§ **Material provided**:

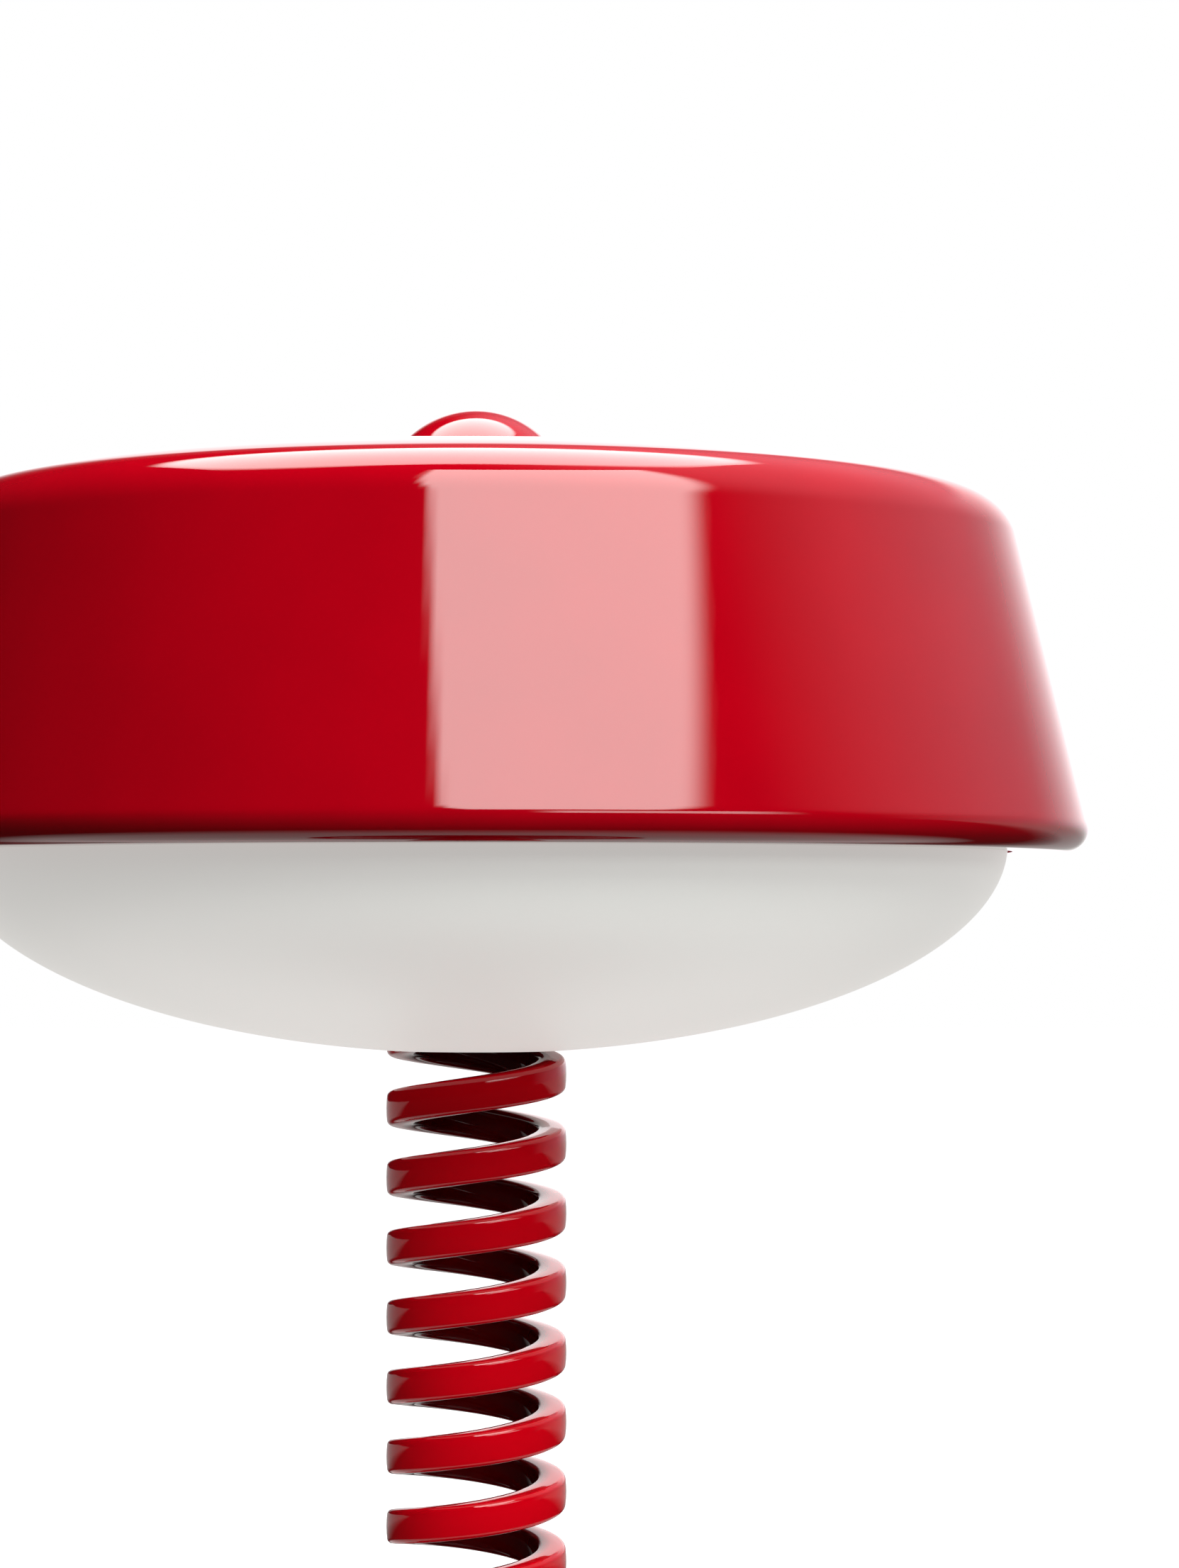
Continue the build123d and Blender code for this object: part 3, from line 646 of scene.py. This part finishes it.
def make_floor():
    """Pale floor that the camera sees turn white away from the lamp, so that it has no horizon. In
    reflections, and as light, it is white under the lamp and far behind it, and dark elsewhere."""
    half = 8.0
    corners = [(-half, -half, 0), (half, -half, 0), (half, half, 0), (-half, half, 0)]
    floor = staging("floor", corners, [(0, 1, 2, 3)])
    finish = Finish("floor", Roughness=0.9)
    finish.shader.inputs["Specular IOR Level"].default_value = 0.0
    grain = finish.noise(9, 3)
    finish.feed("Base Color", finish.ramp(grain, (0.26, 0.26, 0.26), (0.27, 0.27, 0.27)))
    away = finish.add("VectorMath", {"Vector": finish.place}, operation="LENGTH").outputs["Value"]
    finish.shader.inputs["Emission Color"].default_value = (1, 1, 1, 1)
    finish.feed("Emission Strength", finish.spread(away, 0.0, 1.0, *floor_whitens))
    beside = {0: finish.place, 1: table_centre}
    under = finish.add("VectorMath", beside, operation="DISTANCE").outputs["Value"]
    behind = finish.add("SeparateXYZ", {"Vector": finish.place}).outputs["Y"]
    near = finish.spread(under, 1.0, table_dark, *table_ends)
    far = finish.spread(behind, table_dark, 0.5, *table_resumes)
    table = finish.add("Math", {0: near, 1: far}, operation="MAXIMUM").outputs["Value"]
    bounce = finish.add("Emission", {"Strength": table, "Color": (1.0, 0.98, 0.96, 1)})
    ray = finish.add("LightPath").outputs["Is Camera Ray"]
    mix = finish.add("MixShader", {0: ray, 1: bounce.outputs[0], 2: finish.shader.outputs[0]})
    finish.surface(mix)
    floor.data.materials.append(finish.material)


def make_world():
    """Dark in reflections, with soft pale glows at the right and behind, and white to the camera."""
    world = bpy.data.worlds.new("studio")
    bpy.context.scene.world = world
    world.use_nodes = True
    nodes, links = world.node_tree.nodes, world.node_tree.links
    background = nodes["Background"]
    direction = nodes.new("ShaderNodeTexCoord").outputs["Generated"]

    def glow(azimuth, elevation, start, end, strength):
        """Lobe of light round a direction, between two cosines."""
        beside = nodes.new("ShaderNodeVectorMath")
        beside.operation = "DOT_PRODUCT"
        beside.inputs[1].default_value = toward(azimuth, elevation, 1.0) - head
        level = nodes.new("ShaderNodeMapRange")
        level.interpolation_type = "SMOOTHSTEP"
        limits = {"From Min": start, "From Max": end, "To Min": dark, "To Max": strength}
        for socket, value in limits.items():
            level.inputs[socket].default_value = value
        links.new(direction, beside.inputs[0])
        links.new(beside.outputs["Value"], level.inputs["Value"])
        return level.outputs["Result"]

    brighter = nodes.new("ShaderNodeMath")
    brighter.operation = "MAXIMUM"
    above = glow(azimuth=118, elevation=48, start=0.58, end=0.97, strength=1.0)
    below = glow(azimuth=140, elevation=4, start=0.4, end=0.95, strength=0.55)
    links.new(above, brighter.inputs[0])
    links.new(below, brighter.inputs[1])
    links.new(brighter.outputs["Value"], background.inputs["Strength"])
    background.inputs["Color"].default_value = (1, 0.82, 0.93, 1)
    seen = nodes.new("ShaderNodeBackground")
    seen.inputs["Color"].default_value = (1, 1, 1, 1)
    seen.inputs["Strength"].default_value = 1.0
    ray = nodes.new("ShaderNodeLightPath")
    mix = nodes.new("ShaderNodeMixShader")
    links.new(ray.outputs["Is Camera Ray"], mix.inputs["Fac"])
    links.new(background.outputs[0], mix.inputs[1])
    links.new(seen.outputs[0], mix.inputs[2])
    links.new(mix.outputs[0], nodes["World Output"].inputs["Surface"])


def key_place(across, up):
    return toward(between(key_across, across), between(key_up, up), key_distance)


def key_glow(across, up):
    """Even, wider towards the top, with a crisp left edge and a softer right edge."""
    left = 0.026 + 0.16 * (1 - up) ** 3
    right = 0.925 - 0.3 * (1 - up) ** 3
    crisp, soft = 0.015, 0.05
    sides = smooth(across, left - crisp, left + crisp) * (1 - smooth(across, right - soft, right + soft))
    return key_strength * (0.88 + 0.16 * up) * sides


def overhead_place(across, up):
    return head + Vector((between(overhead_x, across), between(overhead_y, up), overhead_height))


def overhead_glow(across, up):
    """Even inside a rounded outline."""
    roundness = 2.6
    edge = abs(2 * across - 1) ** roundness + abs(2 * up - 1) ** roundness
    return overhead_strength * (1 - smooth(edge, 0.75, 1.25))


def back_place(across, up):
    return toward(between(back_across, across), between(back_up, up), back_distance)


def back_glow(across, up):
    """Bright low down, fading out towards its top and its sides."""
    sides = smooth(across, 0.0, 0.4) * (1 - smooth(across, 0.53, 0.68))
    height = smooth(up, 0.0, 0.3) * (1 - smooth(up, 0.8, 0.95))
    return back_strength * sides * height


def fill_place(across, up):
    return toward(between(fill_across, across), between(fill_up, up), fill_distance)


def fill_glow(across, up):
    """Even, with soft edges."""
    sides = smooth(across, 0.0, 0.15) * (1 - smooth(across, 0.7, 1.0))
    height = smooth(up, 0.0, 0.2) * (1 - smooth(up, 0.8, 1.0))
    return fill_strength * sides * height


def make_lights():
    """A tall panel at the front right, a low one under it, a soft one overhead and a pale backdrop."""
    panel("key", key_place, key_glow)
    panel("fill", fill_place, fill_glow)
    panel("overhead", overhead_place, overhead_glow)
    panel("back", back_place, back_glow)


def make_camera():
    """Level camera in front of the lamp, just under the shade's height."""
    camera = bpy.data.objects.new("camera", bpy.data.cameras.new("camera"))
    bpy.context.scene.collection.objects.link(camera)
    camera.location = camera_place
    camera.rotation_euler = (radians(90), 0, 0)
    camera.data.sensor_width = 36.0
    camera.data.lens = camera_lens
    camera.data.shift_y = camera_shift
    camera.data.clip_start = 0.01
    bpy.context.scene.camera = camera


make_floor()
make_world()
make_camera()
make_lights()
bpy.context.scene.view_settings.view_transform = "Standard"

boxes = {"cad": cad_box, "visual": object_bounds()}
{key: [list(corner) for corner in box] for key, box in boxes.items()}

§ **Exercise brief**:
Point out every line holding the string "scene" and copy it.

§ **Reply to the exercise**:
Continue the build123d and Blender code for this object: part 3, from line 646 of scene.py. This part finishes it.
    bpy.context.scene.world = world
    bpy.context.scene.collection.objects.link(camera)
    bpy.context.scene.camera = camera
bpy.context.scene.view_settings.view_transform = "Standard"